My loathing was never pure, of course. Not really. I think that really great writing is bracing, and makes you feel like making something of your own, either another piece of writing, or a joyful noise unto the Lord. Then there are things you read, a little less great, that don’t make you feel one way or another, creatively speaking. Then there is a small, deadly class of book that make you never want to set pen to paper again. Tao Lin’s novel is a grave case of this latter kind, where you are faced with the consequences of writing down all the things you do or think. What if they sound like this? Colorless, witless, humorless. Picking out individual passages cannot express their cumulative monotonous assault on the senses.

The good thing about Taipei, if you’re like me, is that its characters will make you want to hug your lover, have a baby, go to work, call your mom. But maybe you’ll rethink that novel, that personal essay. In the cold ruthless scheme of things, that might not be such a bad thing. But it makes me look upon this novel as dangerous and threatening to life, like as the anti-choicer looks upon the abortionist.

Last week I participated in an online survey about ethics in book reviewing.
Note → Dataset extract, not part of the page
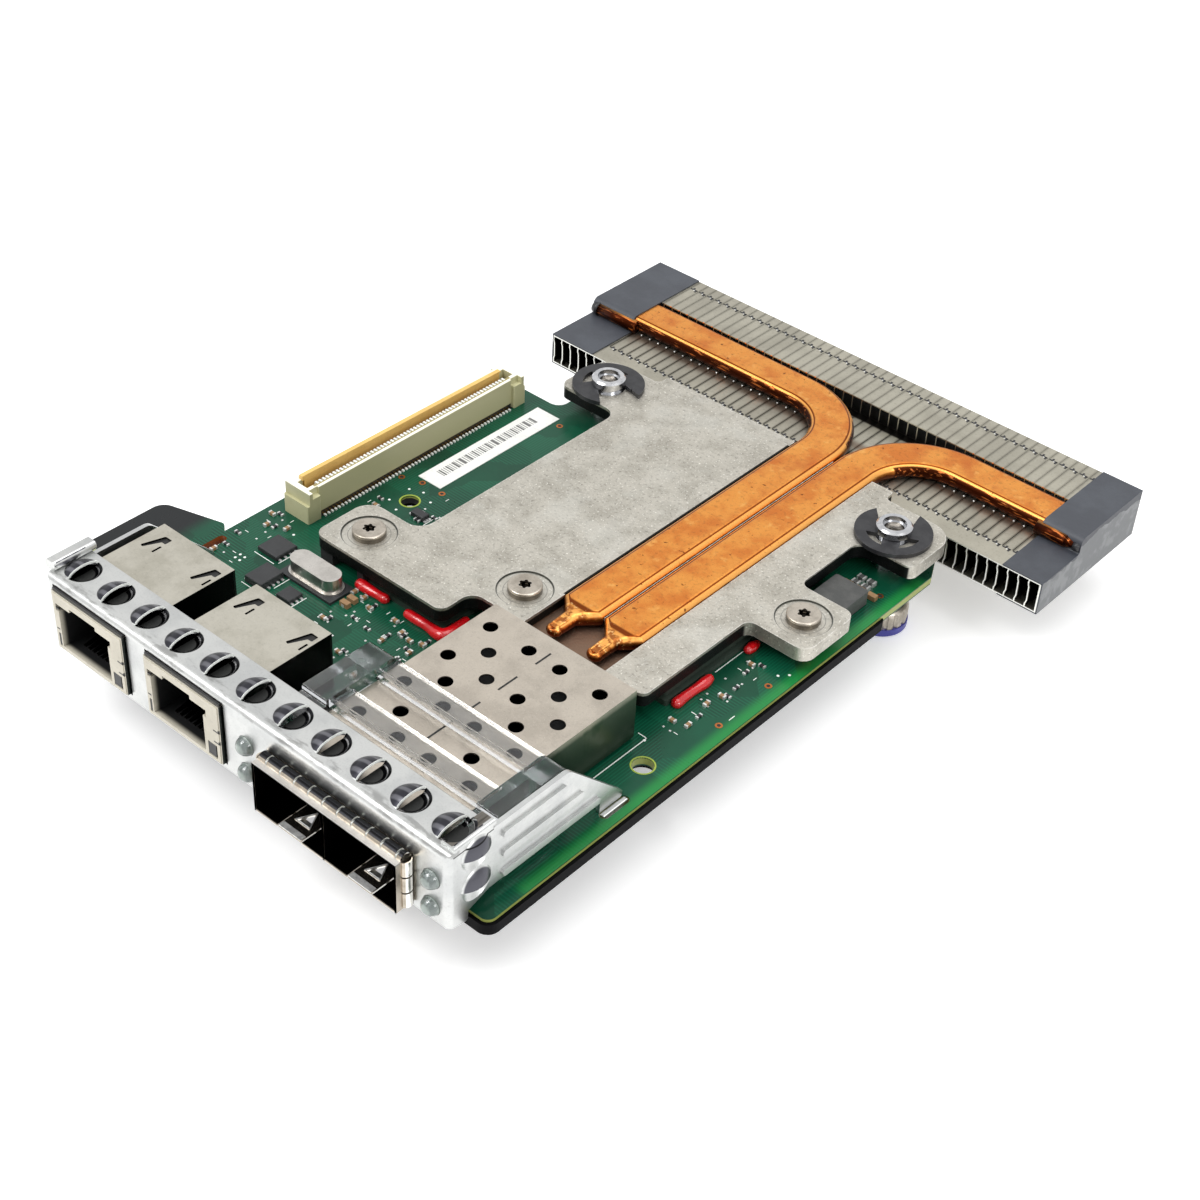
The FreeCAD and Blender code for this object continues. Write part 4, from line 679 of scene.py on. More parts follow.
def meshPiece(name, shape, finish, replaced=(), smooth=False):
    # a finished bmesh becomes a piece of its own
    mesh = newMesh(name, shape)
    mesh.materials.append(finishes[finish])
    if smooth:
        for face in mesh.polygons:
            face.use_smooth = True
    keepPiece(newObject(name, mesh), replaced)


def addScaled(shape, middle, scale, make=bmesh.ops.create_cube, turn=0.0, **values):
    # a unit shape at a point in metres, stretched by three factors and turned about its middle
    matrix = Matrix.Translation(middle) @ Matrix.Rotation(turn, 4, "Z") @ Matrix.Diagonal((*scale, 1))
    return make(shape, matrix=matrix, **values)


def addBlock(shape, low, high):
    # a box between two corners in millimetres
    low, high = place(*low), place(*high)
    addScaled(shape, (low + high) / 2, high - low, size=1.0)


def addBlocks(shape, boxes, x=0.0):
    # boxes of six values each, moved along by x
    for x0, y0, z0, x1, y1, z1 in boxes:
        addBlock(shape, (x + x0, y0, z0), (x + x1, y1, z1))


def blockPiece(name, boxes, finish, shifts=(0.0,)):
    shape = bmesh.new()
    for x in shifts:
        addBlocks(shape, boxes, x)
    meshPiece(name, shape, finish)


def joinRings(shape, rings, closed=True):
    # faces between neighbouring rings of corners
    for first, second in zip(rings, rings[1:]):
        for k in range(len(first)):
            following = (k + 1) % len(first)
            shape.faces.new((first[k], first[following], second[following], second[k]))
    if closed:
        shape.faces.new(rings[0][::-1])
        shape.faces.new(rings[-1])


def makeRow():
    # repeats the given shape along a line and coats it with one finish
    tree, given, result = newMaker("straightRow", [
        ("Count", "NodeSocketInt", 10), ("Step", "NodeSocketVector", (0.002, 0, 0)),
        ("Finish", "NodeSocketMaterial", None)])
    line = addNode(tree, "GeometryNodeMeshLine", {"mode": "OFFSET"},
                   {"Count": given["Count"], "Offset": given["Step"]})
    placed = addNode(tree, "GeometryNodeInstanceOnPoints", None,
                     {"Points": line.outputs[0], "Instance": given["Geometry"]})
    real = addNode(tree, "GeometryNodeRealizeInstances", None, {0: placed.outputs[0]})
    coated = addNode(tree, "GeometryNodeSetMaterial", None,
                     {"Geometry": real.outputs[0], "Material": given["Finish"]})
    tree.links.new(coated.outputs[0], result["Geometry"])
    return tree


rowTree = makeRow()


def rowPiece(name, shape, count, step, finish, replaced=()):
    # one small shape repeated in a straight row, a step in millimetres apart
    values = {"Count": count, "Step": tuple(value * mm for value in step), "Finish": finishes[finish]}
    bakePiece(name, newMesh(name + "Unit", shape), rowTree, values, replaced)


# fin stack

def kinkedEdge(shape, x, y0, y1, low, high):
    # the front of a fin's wall, bent a little to the side between its foot and its fold
    kink, skin = stack["kink"], stack["skin"] * 0.75
    levels = [(low, 0.0), (low + 0.8, 0.0), (low + 1.5, kink), (high - 1.6, kink * 0.6),
              (high - 0.9, -kink * 0.4), (high, 0.0)]
    rings = []
    for z, aside in levels:
        left = x + aside
        corners = [(left, y0), (left + skin, y0), (left + skin, y1), (left, y1)]
        rings.append([shape.verts.new(place(u, v, z)) for u, v in corners])
    joinRings(shape, rings)


def foldedFins():
    # upright wall with a kinked front edge, and its folded laps at the bottom and on both levels of the top
    s = stack
    shape = bmesh.new()
    x, skin, back = s["left"], s["skin"] * 0.7, s["front"] + s["kinkedDepth"]
    kinkedEdge(shape, x, s["front"], back, s["bottom"], s["frontTop"])
    for low, high, top in ((back, s["step"], s["frontTop"]), (s["step"], s["rear"], s["rearTop"])):
        addBlock(shape, (x, low, s["bottom"]), (x + skin, high, top))
    laps = ((s["front"], s["seam"], s["frontTop"], 0.0),
            (s["seam"], s["step"], s["frontTop"], s["gap"] * 1.6),
            (s["step"], s["rear"], s["rearTop"], s["gap"] * 0.7))
    for low, high, top, gap in laps:
        addBlock(shape, (x + skin, low, top - skin), (x + s["pitch"] - gap, high, top))
    addBlock(shape, (x + skin, s["front"], s["bottom"]), (x + s["pitch"], s["rear"], s["bottom"] + skin))
    rowPiece("foldedFins", shape, s["count"], (s["pitch"], 0, 0), "finMetal", ("fin_stack",))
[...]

One of the questions asked something like, “Is it okay to review the book of someone to whom you are aesthetically or philosophically opposed,” and I think I answered “Yes,” although I think the correct answer is “No,” or possibly “I’m not sure.” The next day, I saw (on Twitter) an assertion by no less a person than Joyce Carol Oates that reviews should include a minimum of opinion. I am not sure what all of this means for my ethics or my prospects as a book reviewer. But I’ll say it: It is my opinion that this novel is awful, and I am aesthetically or philosophically opposed to it. Likely it comes from some hypocrite-lecteur-mon-semblable-mon-frere place, but Taipei brought out all of my conservative instincts. Only a real codger would say this, but if this is the output we can expect from one of our bright young things, we’re fucked.